Your instructions: Can you write out the whole listing exactly?

···

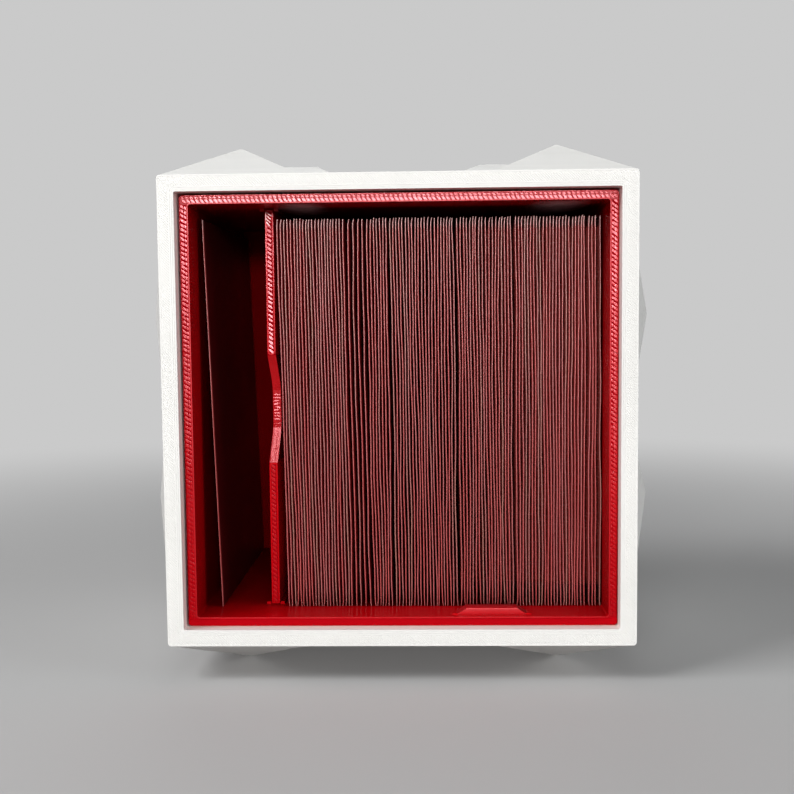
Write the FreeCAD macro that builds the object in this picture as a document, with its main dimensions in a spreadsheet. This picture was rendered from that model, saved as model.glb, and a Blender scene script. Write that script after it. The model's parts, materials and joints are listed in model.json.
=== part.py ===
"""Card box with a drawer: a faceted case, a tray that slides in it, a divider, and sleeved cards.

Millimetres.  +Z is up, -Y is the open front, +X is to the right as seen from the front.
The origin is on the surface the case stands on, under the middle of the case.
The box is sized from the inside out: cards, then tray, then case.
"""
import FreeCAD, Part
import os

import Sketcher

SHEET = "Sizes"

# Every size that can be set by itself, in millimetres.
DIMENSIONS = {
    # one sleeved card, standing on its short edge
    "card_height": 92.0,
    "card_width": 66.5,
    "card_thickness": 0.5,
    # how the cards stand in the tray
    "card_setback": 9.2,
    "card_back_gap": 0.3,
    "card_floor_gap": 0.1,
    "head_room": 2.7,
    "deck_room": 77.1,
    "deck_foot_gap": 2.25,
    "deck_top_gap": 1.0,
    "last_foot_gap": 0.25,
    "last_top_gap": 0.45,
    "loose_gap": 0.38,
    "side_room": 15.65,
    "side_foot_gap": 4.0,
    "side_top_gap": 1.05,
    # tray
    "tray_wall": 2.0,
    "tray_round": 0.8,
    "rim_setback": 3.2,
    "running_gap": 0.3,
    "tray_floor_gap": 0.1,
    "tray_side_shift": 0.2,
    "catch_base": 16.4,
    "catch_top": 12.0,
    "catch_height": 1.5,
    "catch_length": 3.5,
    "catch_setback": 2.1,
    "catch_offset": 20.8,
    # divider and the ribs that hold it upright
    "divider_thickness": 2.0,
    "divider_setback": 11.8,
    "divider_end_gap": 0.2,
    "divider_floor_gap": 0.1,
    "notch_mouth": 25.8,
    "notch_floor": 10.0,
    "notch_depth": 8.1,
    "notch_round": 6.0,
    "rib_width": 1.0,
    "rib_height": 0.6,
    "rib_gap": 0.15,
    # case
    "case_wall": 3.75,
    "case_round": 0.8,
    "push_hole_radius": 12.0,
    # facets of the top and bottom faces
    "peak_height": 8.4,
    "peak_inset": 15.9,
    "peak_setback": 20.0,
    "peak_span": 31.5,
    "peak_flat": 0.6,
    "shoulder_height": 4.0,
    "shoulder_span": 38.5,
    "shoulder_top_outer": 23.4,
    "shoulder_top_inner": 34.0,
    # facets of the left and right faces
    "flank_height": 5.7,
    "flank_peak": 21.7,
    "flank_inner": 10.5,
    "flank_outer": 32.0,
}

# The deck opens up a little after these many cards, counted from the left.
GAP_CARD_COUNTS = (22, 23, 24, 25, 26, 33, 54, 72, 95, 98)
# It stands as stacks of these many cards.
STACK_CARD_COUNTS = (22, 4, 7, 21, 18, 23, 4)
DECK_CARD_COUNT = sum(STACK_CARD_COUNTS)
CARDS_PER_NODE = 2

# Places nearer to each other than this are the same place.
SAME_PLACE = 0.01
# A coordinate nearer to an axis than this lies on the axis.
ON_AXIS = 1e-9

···

Task solution:
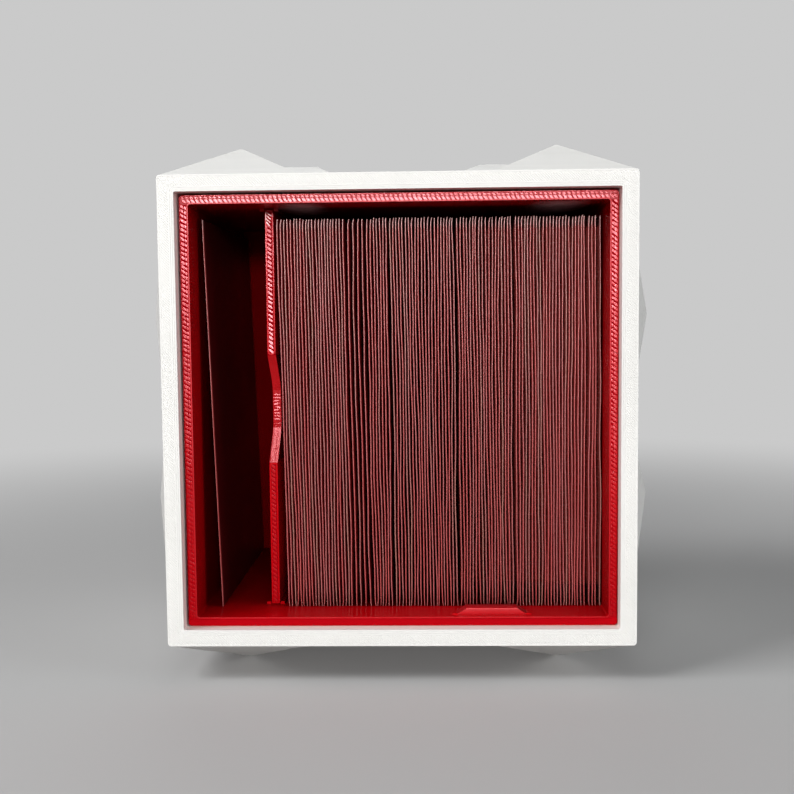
Write the FreeCAD macro that builds the object in this picture as a document, with its main dimensions in a spreadsheet. This picture was rendered from that model, saved as model.glb, and a Blender scene script. Write that script after it. The model's parts, materials and joints are listed in model.json.
=== part.py ===
"""Card box with a drawer: a faceted case, a tray that slides in it, a divider, and sleeved cards.

Millimetres.  +Z is up, -Y is the open front, +X is to the right as seen from the front.
The origin is on the surface the case stands on, under the middle of the case.
The box is sized from the inside out: cards, then tray, then case.
"""
import FreeCAD, Part
import os

import Sketcher

SHEET = "Sizes"

# Every size that can be set by itself, in millimetres.
DIMENSIONS = {
    # one sleeved card, standing on its short edge
    "card_height": 92.0,
    "card_width": 66.5,
    "card_thickness": 0.5,
    # how the cards stand in the tray
    "card_setback": 9.2,
    "card_back_gap": 0.3,
    "card_floor_gap": 0.1,
    "head_room": 2.7,
    "deck_room": 77.1,
    "deck_foot_gap": 2.25,
    "deck_top_gap": 1.0,
    "last_foot_gap": 0.25,
    "last_top_gap": 0.45,
    "loose_gap": 0.38,
    "side_room": 15.65,
    "side_foot_gap": 4.0,
    "side_top_gap": 1.05,
    # tray
    "tray_wall": 2.0,
    "tray_round": 0.8,
    "rim_setback": 3.2,
    "running_gap": 0.3,
    "tray_floor_gap": 0.1,
    "tray_side_shift": 0.2,
    "catch_base": 16.4,
    "catch_top": 12.0,
    "catch_height": 1.5,
    "catch_length": 3.5,
    "catch_setback": 2.1,
    "catch_offset": 20.8,
    # divider and the ribs that hold it upright
    "divider_thickness": 2.0,
    "divider_setback": 11.8,
    "divider_end_gap": 0.2,
    "divider_floor_gap": 0.1,
    "notch_mouth": 25.8,
    "notch_floor": 10.0,
    "notch_depth": 8.1,
    "notch_round": 6.0,
    "rib_width": 1.0,
    "rib_height": 0.6,
    "rib_gap": 0.15,
    # case
    "case_wall": 3.75,
    "case_round": 0.8,
    "push_hole_radius": 12.0,
    # facets of the top and bottom faces
    "peak_height": 8.4,
    "peak_inset": 15.9,
    "peak_setback": 20.0,
    "peak_span": 31.5,
    "peak_flat": 0.6,
    "shoulder_height": 4.0,
    "shoulder_span": 38.5,
    "shoulder_top_outer": 23.4,
    "shoulder_top_inner": 34.0,
    # facets of the left and right faces
    "flank_height": 5.7,
    "flank_peak": 21.7,
    "flank_inner": 10.5,
    "flank_outer": 32.0,
}

# The deck opens up a little after these many cards, counted from the left.
GAP_CARD_COUNTS = (22, 23, 24, 25, 26, 33, 54, 72, 95, 98)
# It stands as stacks of these many cards.
STACK_CARD_COUNTS = (22, 4, 7, 21, 18, 23, 4)
DECK_CARD_COUNT = sum(STACK_CARD_COUNTS)
CARDS_PER_NODE = 2

# Places nearer to each other than this are the same place.
SAME_PLACE = 0.01
# A coordinate nearer to an axis than this lies on the axis.
ON_AXIS = 1e-9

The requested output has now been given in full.